• [Challenge] Can all of these lines be returned exactly?

** START Dataset content **

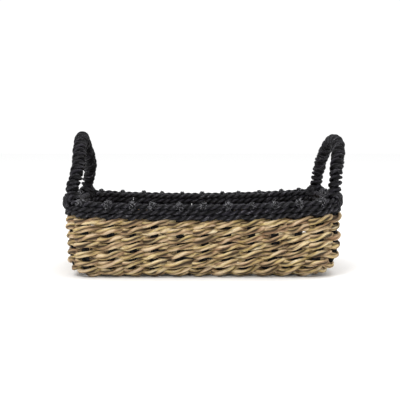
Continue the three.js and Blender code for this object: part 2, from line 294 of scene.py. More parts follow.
class GeometryTree(Graph):
    """A Geometry Nodes group with named inputs and one geometry output."""

    def __init__(self, name, inputs):
        super().__init__(bpy.data.node_groups.new(name, "GeometryNodeTree"))
        face = self.tree.interface
        face.new_socket("Geometry", in_out="INPUT", socket_type="NodeSocketGeometry")
        for label, kind in inputs.items():
            face.new_socket(label, in_out="INPUT", socket_type=f"NodeSocket{kind}")
        face.new_socket("Geometry", in_out="OUTPUT", socket_type="NodeSocketGeometry")
        self.given = self.node("NodeGroupInput")

    def store(self, geometry, name, kind, value):
        settings = {"data_type": kind, "domain": "POINT"}
        inputs = {"Geometry": geometry, "Name": name, "Value": value}
        return self.node("GeometryNodeStoreNamedAttribute", settings, inputs)

    def named(self, name, kind):
        settings = {"data_type": kind}
        return self.node("GeometryNodeInputNamedAttribute", settings, {"Name": name})

    def finish(self, geometry, material):
        """Ends the tree: instances made real, smooth faces, one material."""
        real = self.node("GeometryNodeRealizeInstances", None, {"Geometry": geometry})
        smooth = self.node("GeometryNodeSetShadeSmooth", None, {"Geometry": real})
        inputs = {"Geometry": smooth, "Material": material}
        done = self.node("GeometryNodeSetMaterial", None, inputs)
        end = self.tree.nodes.new("NodeGroupOutput")
        self.tree.links.new(done.socket, end.inputs[0])
        return self.tree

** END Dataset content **

• [Expected output]
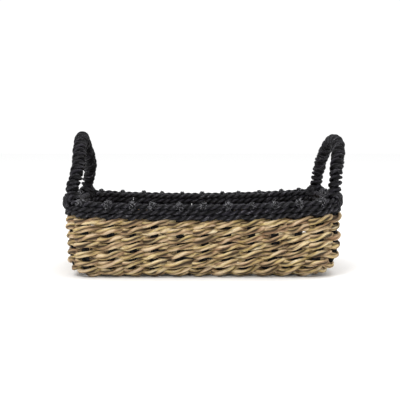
Continue the three.js and Blender code for this object: part 2, from line 294 of scene.py. More parts follow.
class GeometryTree(Graph):
    """A Geometry Nodes group with named inputs and one geometry output."""

    def __init__(self, name, inputs):
        super().__init__(bpy.data.node_groups.new(name, "GeometryNodeTree"))
        face = self.tree.interface
        face.new_socket("Geometry", in_out="INPUT", socket_type="NodeSocketGeometry")
        for label, kind in inputs.items():
            face.new_socket(label, in_out="INPUT", socket_type=f"NodeSocket{kind}")
        face.new_socket("Geometry", in_out="OUTPUT", socket_type="NodeSocketGeometry")
        self.given = self.node("NodeGroupInput")

    def store(self, geometry, name, kind, value):
        settings = {"data_type": kind, "domain": "POINT"}
        inputs = {"Geometry": geometry, "Name": name, "Value": value}
        return self.node("GeometryNodeStoreNamedAttribute", settings, inputs)

    def named(self, name, kind):
        settings = {"data_type": kind}
        return self.node("GeometryNodeInputNamedAttribute", settings, {"Name": name})

    def finish(self, geometry, material):
        """Ends the tree: instances made real, smooth faces, one material."""
        real = self.node("GeometryNodeRealizeInstances", None, {"Geometry": geometry})
        smooth = self.node("GeometryNodeSetShadeSmooth", None, {"Geometry": real})
        inputs = {"Geometry": smooth, "Material": material}
        done = self.node("GeometryNodeSetMaterial", None, inputs)
        end = self.tree.nodes.new("NodeGroupOutput")
        self.tree.links.new(done.socket, end.inputs[0])
        return self.tree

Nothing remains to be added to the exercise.